While reported unemployment is hitting historically low levels, there is a swelling mass of uncounted individuals that have either given up looking for work or are working multiple part time jobs. This can be clearly seen in the chart below which is the working age population of those between the ages of 16 and 54 as a percentage of that same age group. (This analysis strips out the argument of retiring baby boomers, who ironically, aren’t retiring, not because they don’t want to, but because they can’t afford to.)
These higher levels of under and unemployment have kept pressures on wages even as work hours have lengthened. The declines in real income are evident as the burgeoning “real” labor pool, and demand for higher wage work, is actually suppressing wages as companies opt for increasing productivity, continued outsourcing, and streamlining employment to protect corporate profit margins. However, as the cost of living is affected by the rising food, energy and health care prices without a compensatory increase in incomes – more families are forced to turn to assistance in order to survive.
Without government largesse, many individuals would literally be living on the street. The chart above shows all the government “welfare” programs and current levels to date. The black line represents the sum of the underlying sub-components. While unemployment insurance has tapered off after its sharp rise post the financial crisis, social security, Medicaid, Veterans’ benefits and other social benefits have continued to rise.

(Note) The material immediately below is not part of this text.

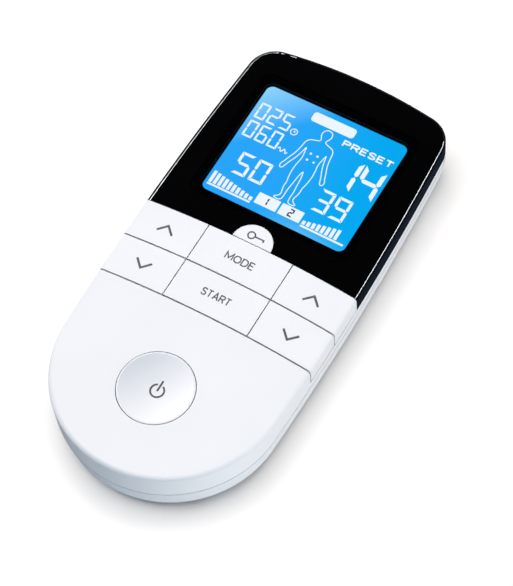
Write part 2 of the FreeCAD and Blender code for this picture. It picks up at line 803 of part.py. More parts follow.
def make_board():
    blank = outline_block("board_blank", s.board_inset, board_under, board_top)
    holes = [rod("board_boss_hole_%d" % n, x, y, board_under - past, above, s.boss_tip_radius + s.board_fit)
             for n, (x, y) in enumerate(bosses, 1)]
    holes += [rod("board_screw_hole_%d" % n, x, y, board_under - past, above,
                  s.board_screw_radius + s.board_fit) for n, (x, y) in enumerate(board_posts, 1)]
    piece(cut("board_drilled", blank, *holes), "main_board")


def make_switches():
    switches = []
    for number, (x, y) in enumerate(switch_spots, 1):
        case = centred_box("switch_case_%d" % number, x, y, s.switch_size, s.switch_size,
                           board_top, board_top + s.switch_body_height)
        plunger = rod("switch_plunger_%d" % number, x, y, board_top + s.switch_body_height - s.root,
                      board_top + s.switch_height, s.switch_plunger_radius)
        switches.append(fuse("switch_%d" % number, case, plunger))
    piece(group("key_switches", *switches), "key_switches")


def hanging_box(name, x, y, width, length, height):
    """A component soldered to the underside of the board."""
    return centred_box(name, dim(x), dim(y), width, length, board_under - height, board_under)


def hanging_rod(name, x, y, radius, height):
    return rod(name, x, y, board_under - height, board_under, radius)


def make_components():
    controller_line = display_end - s.controller_distance
    driver_line = controller_line - (s.chip_size + s.driver_length) / 2 - s.component_gap
    coil_line = driver_line - (s.driver_length + s.coil_length) / 2 - s.coil_step - s.component_gap
    piece(hanging_box("controller_block", 0, controller_line, s.chip_size, s.chip_size, s.chip_height),
          "microcontroller")
    piece(hanging_rod("buzzer_can", 0, display_end - s.buzzer_distance, s.buzzer_radius, s.buzzer_height),
          "buzzer")
    piece(hanging_box("crystal_can", 0, driver_line, s.crystal_length, s.crystal_width, s.crystal_height),
          "quartz_crystal")
    coils, stores, chips = [], [], []
    for side in (-1, 1):
        tag = "left" if side < 0 else "right"
        x = s.coil_column * side
        core = hanging_box("coil_core_" + tag, x, coil_line, s.coil_width, s.coil_length, s.coil_height)
        winding = hanging_box("coil_winding_" + tag, x, coil_line, s.coil_width - s.coil_step * 2,
                              s.coil_length + s.coil_step * 2, s.coil_height - s.coil_step)
        coils.append(fuse("coil_" + tag, core, winding))
        stores.append(hanging_rod("store_" + tag, s.store_column * side, coil_line, s.store_radius,
                                  s.store_height))
        chips.append(hanging_box("driver_" + tag, s.coil_column * side, driver_line, s.driver_width,
                                 s.driver_length, s.chip_height))
    piece(group("coils", *coils), "output_transformers")
    piece(group("stores", *stores), "storage_capacitors")
    piece(group("drivers", *chips), "board_chips")


# ---- output sockets in the display end ----

socket_nose_end = (display_end_centre_y - s.socket_recess
                   + root(s.display_end_radius * s.display_end_radius - s.socket_column * s.socket_column))
socket_face = socket_nose_end - s.socket_nose_length


def make_sockets():
    tongues = []
    for side, tag in ((-1, "left"), (1, "right")):
        x = s.socket_column * side
        case = box("socket_case_" + tag, x - s.socket_body_width / 2, x + s.socket_body_width / 2,
                   socket_face - s.socket_body_length, socket_face,
                   s.socket_height - s.socket_nose_radius, board_under)
        nose = rod_along_y("socket_nose_" + tag, x, s.socket_height, socket_face - s.root, socket_nose_end,
                           s.socket_nose_radius)
        bore = rod_along_y("socket_bore_" + tag, x, s.socket_height, socket_nose_end - s.socket_bore_length,
                           socket_nose_end + past, s.socket_bore_radius)
        piece(cut("socket_" + tag, fuse("socket_solid_" + tag, case, nose), bore), "output_socket_" + tag)
        back = socket_face - s.socket_body_length
        tongues.append(box("socket_tongue_" + tag, x - s.tongue_width / 2, x + s.tongue_width / 2,
                           back - s.contact_thickness, back, s.socket_height, board_under))
    piece(group("socket_tongues", *tongues), "socket_contacts")


# ---- battery bay ----

cell_axis = s.lid_thickness + s.cell_lid_gap + s.cell_radius
bay_ceiling = cell_axis + s.cell_radius + s.cell_gap / 2
seat_low = s.lid_thickness + s.lid_fit
seat_top = seat_low + s.lid_seat_thickness
lug_top = s.lid_thickness + s.lug_height


def make_batteries():
    """Three cells side by side, each facing the other way from its neighbour."""
    plates, leaves = [], []
    for number, tag in ((-1, "left"), (0, "middle"), (1, "right")):
        x = cell_pitch * number
        forward = number == 0
        if forward:
            tip, sign = bay_high - s.contact_thickness, -1
        else:
            tip, sign = bay_low + s.contact_thickness, 1
        shoulder = tip + s.cell_cap_height * sign
        foot = tip + s.cell_length * sign
        can_span, cap_span = (shoulder, foot), (tip, shoulder)
        if forward:
            can_span, cap_span = can_span[::-1], cap_span[::-1]
        can = rod_along_y("cell_can_" + tag, x, cell_axis, *can_span, s.cell_radius)
        cap = rod_along_y("cell_cap_" + tag, x, cell_axis, *cap_span, s.cell_cap_radius)
        piece(fuse("cell_" + tag, can, cap), "battery_" + tag)
        for end, inner in (("low", bay_low), ("high", bay_high - s.contact_thickness)):
            plates.append(box("plate_%s_%s" % (tag, end), x - s.plate_size / 2, x + s.plate_size / 2,
                              inner, inner + s.contact_thickness,
                              cell_axis - s.plate_size / 2, cell_axis + s.plate_size / 2))
        root_y = bay_low + s.contact_thickness if forward else bay_high - s.contact_thickness
        leaves.append(make_leaf("leaf_" + tag, x, root_y, foot, sign))
    piece(group("contact_plates", *plates), "battery_plates")
    piece(group("contact_leaves", *leaves), "battery_springs")


def make_leaf(name, x, start, end, sign):
    """A bent strip that presses on a cell: from the plate out to the cell and back."""
    body = new_body(name)
    sketch = sketch_on(body, name + "_profile", x - s.leaf_width / 2, "YZ_Plane")
    inner = end + s.leaf_thickness * sign
    low, high = cell_axis - s.leaf_rise, cell_axis + s.leaf_rise
    outside = [(start, low), (end, cell_axis - s.leaf_tip), (end, cell_axis + s.leaf_tip), (start, high)]
    inside = [(start, high - s.leaf_thickness), (inner, cell_axis + s.leaf_tip / 2),
              (inner, cell_axis - s.leaf_tip / 2), (start, low + s.leaf_thickness)]
    draw_polygon(sketch, outside + inside)
    pad(body, sketch, s.leaf_width, name + "_pad")
    return body


def make_battery_cover(form):
    field = box("lid_field", s.lid_fit - s.lid_half_width, s.lid_half_width - s.lid_fit, -far_end,
                lid_line - s.lid_fit, -past, s.lid_thickness)
    plate = common("lid_plate", form, field)
    tab = box("lid_tab", -s.tab_width / 2, s.tab_width / 2, lid_line - s.tab_length, lid_line + s.tab_length,
              s.lid_thickness - s.tab_thickness, s.lid_thickness)
    parts = [plate, tab]
    for side in (-1, 1):
        for number in (0, 1):
            line = lid_line - s.lug_first - s.lug_pitch * number
            tag = "%s_%d" % ("left" if side < 0 else "right", number)
            inner, bend = s.lug_column, s.lug_column + s.lug_stem
            outer = bend + s.lug_lip
            parts.append(mirrored_box("lug_stem_" + tag, side, inner, bend, line, line + s.lug_length,
                                      s.lid_thickness - s.root, lug_top))
            parts.append(mirrored_box("lug_lip_" + tag, side, inner, outer, line, line + s.lug_length,
                                      lug_top - s.lug_lip_thickness, lug_top))
    grooves = []
    for number in range(int(s.grip_grooves.value)):
        line = lid_line - s.grip_first - s.grip_pitch * number
        grooves.append(box("grip_%d" % number, -s.grip_width / 2, s.grip_width / 2,
                           line - s.grip_groove, line, -past, s.grip_depth))
    piece(cut("battery_cover", fuse("lid_solid", *parts), *grooves), "battery_cover")


def mirrored_box(name, side, inner, outer, y0, y1, z0, z1):
    """A block at a distance from the centre line, on the left for side -1."""
    low, high = (-outer, -inner) if side < 0 else (inner, outer)
    return box(name, low, high, y0, y1, z0, z1)


# ---- rear housing ----

def make_rear_housing(form):
    hollow = tapered_block("rear_hollow", s.wall, s.wall, s.seam_height, s.back_edge_radius - s.wall)
    shell = cut("rear_shell", form, hollow)
    lip_inset = s.wall + s.cover_fit
    lip_foot = s.seam_height - s.lip_root
    lip = cut("seam_lip", outline_block("lip_outer", lip_inset, lip_foot, s.seam_height + s.lip_height),
              outline_block("lip_inner", lip_inset + s.lip_thickness, lip_foot - past, above))
    border = s.lid_half_width + s.lid_seat_border
    seat = common("lid_seat", form, box("lid_seat_block", -border, border, -far_end,
                                        lid_line + s.lid_seat_border, 0, seat_top))
    bay = box("bay_block", -bay_half - s.bay_wall, bay_half + s.bay_wall, bay_low - s.bay_wall,
              bay_high + s.bay_wall, s.wall / 2, bay_ceiling + s.bay_roof)
    posts = [rod("rear_post_%d" % n, x, y, s.wall - s.root, board_under - s.boss_board_gap, s.boss_radius)
             for n, (x, y) in enumerate(bosses, 1)]
    solid = fuse("rear_solid", shell, lip, seat, bay, *posts)

    tools = [box("lid_recess", -s.lid_half_width, s.lid_half_width, -far_end, lid_line, -past, seat_low),
             box("bay_space", -bay_half, bay_half, bay_low, bay_high, -past, bay_ceiling),
             box("tab_slot", -s.tab_width / 2 - s.lid_fit, s.tab_width / 2 + s.lid_fit, lid_line - past,
                 lid_line + s.tab_length + s.lid_fit,
                 s.lid_thickness - s.tab_thickness - s.lid_fit, seat_low)]
    groove_end = lid_line - s.lug_first + s.lug_length + s.lid_fit
    inner, bend = s.lug_column - s.lid_fit, s.lug_column + s.lug_stem + s.lid_fit
    outer = bend + s.lug_lip
    for side in (-1, 1):
        tag = "left" if side < 0 else "right"
        tools.append(mirrored_box("stem_groove_" + tag, side, inner, bend, -far_end, groove_end, 0,
                                  lug_top + s.lid_fit))
        tools.append(mirrored_box("lip_groove_" + tag, side, inner, outer, -far_end, groove_end,
                                  lug_top - s.lug_lip_thickness - s.lid_fit, lug_top + s.lid_fit))
        tools.append(rod_along_y("socket_hole_" + tag, s.socket_column * side, s.socket_height,
                                 socket_face - s.socket_fit, s.body_length,
                                 s.socket_nose_radius + s.socket_fit))
    for number, (x, y) in enumerate(bosses, 1):
        tools.append(rod("screw_hole_%d" % number, x, y, -past, above, s.screw_radius + s.screw_clearance))
        tools.append(rod("screw_sink_%d" % number, x, y, -past, s.screw_sink,
                         s.screw_head_radius + s.screw_clearance))
    piece(cut("rear_housing", solid, *tools), "rear_housing")


# ---- fasteners ----

def screw(name, x, y, head_low, head_height, head_radius, length, radius):
    head = rod(name + "_head", x, y, head_low, head_low + head_height, head_radius)
    seat = head_low + head_height
    shank = rod(name + "_shank", x, y, seat - s.root, seat + length, radius)
    return fuse(name, head, shank)


def make_screws():
    housing = [screw("housing_screw_%d" % n, x, y, s.screw_sink - s.screw_head_height, s.screw_head_height,
                     s.screw_head_radius, s.screw_length, s.screw_radius)
               for n, (x, y) in enumerate(bosses, 1)]
    piece(group("housing_screw_set", *housing), "housing_screws")
    board = [screw("board_screw_%d" % n, x, y, board_under - s.board_screw_head_height,
                   s.board_screw_head_height, s.board_screw_head_radius, s.board_screw_length,
                   s.board_screw_radius)
             for n, (x, y) in enumerate(board_posts, 1)]
    piece(group("board_screw_set", *board), "board_screws")


# ---- the whole part ----

make_front_housing()
make_display_cover()
make_display_window()
make_window_gasket()
make_keys()
make_key_lock()
make_power_button()
make_display()
make_board()
make_switches()
make_components()
make_sockets()
make_batteries()
back_form = tapered_block("back_form", 0, 0, s.seam_height, s.back_edge_radius)
make_battery_cover(back_form)
make_rear_housing(back_form)
make_screws()
doc.recompute()

faulty = [thing.Name for thing in doc.Objects if "Invalid" in thing.State or "Error" in thing.State]
broken = [thing.Label for thing in pieces if thing.Shape.isNull() or not thing.Shape.isValid()]
if faulty or broken:
    raise SystemExit("failed objects: %s; bad shapes: %s" % (faulty, broken))

os.makedirs("parts", exist_ok=True)
for thing in pieces:
    thing.Shape.exportStep(os.path.join("parts", thing.Label + ".step"))
    print("%-22s %2d solid(s) %10.1f mm3" % (thing.Label, len(thing.Shape.Solids), thing.Shape.Volume))
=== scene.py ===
# Two-channel TENS unit: studio scene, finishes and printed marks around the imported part.
import json
import math
import bmesh
import bpy
from mathutils import Matrix, Vector
from mathutils.bvhtree import BVHTree


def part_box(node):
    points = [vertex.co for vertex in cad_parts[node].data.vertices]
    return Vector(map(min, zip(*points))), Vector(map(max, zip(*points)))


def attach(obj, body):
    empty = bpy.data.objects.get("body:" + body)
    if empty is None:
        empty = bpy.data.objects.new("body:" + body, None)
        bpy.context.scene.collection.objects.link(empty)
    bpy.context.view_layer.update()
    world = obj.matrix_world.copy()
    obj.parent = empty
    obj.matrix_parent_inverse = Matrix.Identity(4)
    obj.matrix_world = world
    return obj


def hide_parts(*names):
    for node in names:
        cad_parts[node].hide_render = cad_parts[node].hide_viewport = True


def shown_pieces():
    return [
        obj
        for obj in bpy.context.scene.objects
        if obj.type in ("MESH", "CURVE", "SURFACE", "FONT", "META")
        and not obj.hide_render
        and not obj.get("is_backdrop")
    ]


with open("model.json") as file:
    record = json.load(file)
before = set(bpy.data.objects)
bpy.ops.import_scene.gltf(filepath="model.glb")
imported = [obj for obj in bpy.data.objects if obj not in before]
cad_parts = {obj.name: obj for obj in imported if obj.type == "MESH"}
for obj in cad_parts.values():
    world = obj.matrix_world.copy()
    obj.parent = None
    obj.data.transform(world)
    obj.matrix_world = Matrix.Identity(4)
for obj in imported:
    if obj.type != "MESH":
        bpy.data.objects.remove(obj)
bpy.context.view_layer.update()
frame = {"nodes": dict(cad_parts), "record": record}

mm = 0.001
scene = bpy.context.scene
nodes = frame["nodes"]


# the camera
cameraSettings = {
    "target": (5.2, -0.69, 10.25),    # mm, in the part's frame
    "distance": 574.5,                # mm
    "azimuth": 36.71,                 # degrees from -Y towards +X
    "elevation": 61.12,
    "roll": -7.21,
    "lens": 134.78,
    "sensor": 36,                     # mm
    "nearest": 0.01,                  # m
}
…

Importantly, for the average person, these social benefits are critical to their survival as they make up more than 22% of real disposable personal incomes. With 1/5 of incomes dependent on government transfers, it is not surprising that the economy continues to struggle as recycled tax dollars used for consumption purposes have virtually no impact on the overall economy.
It is extremely hard to create stronger, organic, economic growth when the dependency on recycled tax-dollars to meet living requirements remains so high.
But, Earnings Have Beaten Estimates?
Corporate profits have surged since the end of the last recession which has been touted as a definitive reason for higher stock prices. While I cannot argue the logic behind this case, as earnings per share are an important driver of markets over time, it is important to understand that the increase in profitability has not come strong increases in revenue at the top of the income statement.
The chart below shows the deviation between the widely touted OPERATING EARNINGS (earnings before all the “bad” stuff) versus REPORTED EARNINGS which is what all historical valuations are based on. I have also included revenue growth as well.
This is a not a new anomaly, but has been a consistent “meme” since the end of the financial crisis. As the chart below shows while earnings per share have risen by over 260% since the beginning of 2009 – revenue growth has barely eclipsed 30%.
As expected, since the economy is 70% driven by personal consumption, GDP growth and revenues have grown at roughly equivalent rates.
While suppressed wage growth, layoffs, cost-cutting, productivity increases, accounting gimmickry and stock buybacks have been the primary factors in surging profitability, these actions have little effect on revenue growth. The bigger problem for investors is all of the gimmicks to win the “beat the estimate game” are finite in nature. Eventually, real rates of revenue growth will matter. However, since consumer incomes have been cannibalized by suppressed wages and interest rates – there is nowhere left to generate further sales gains from in excess of population growth.
So, while the markets have surged to “all-time highs,” for the majority of Americans who have little, or no, vested interest in the financial markets their view is markedly different. While the Fed keeps promising with each passing year the economy will come roaring back to life, the reality has been that all the stimulus and financial support can’t put the broken financial transmission system back together again.
Eventually, the current disconnect between the economy and the markets will merge.
My bet is that such a convergence is not likely to be a pleasant one.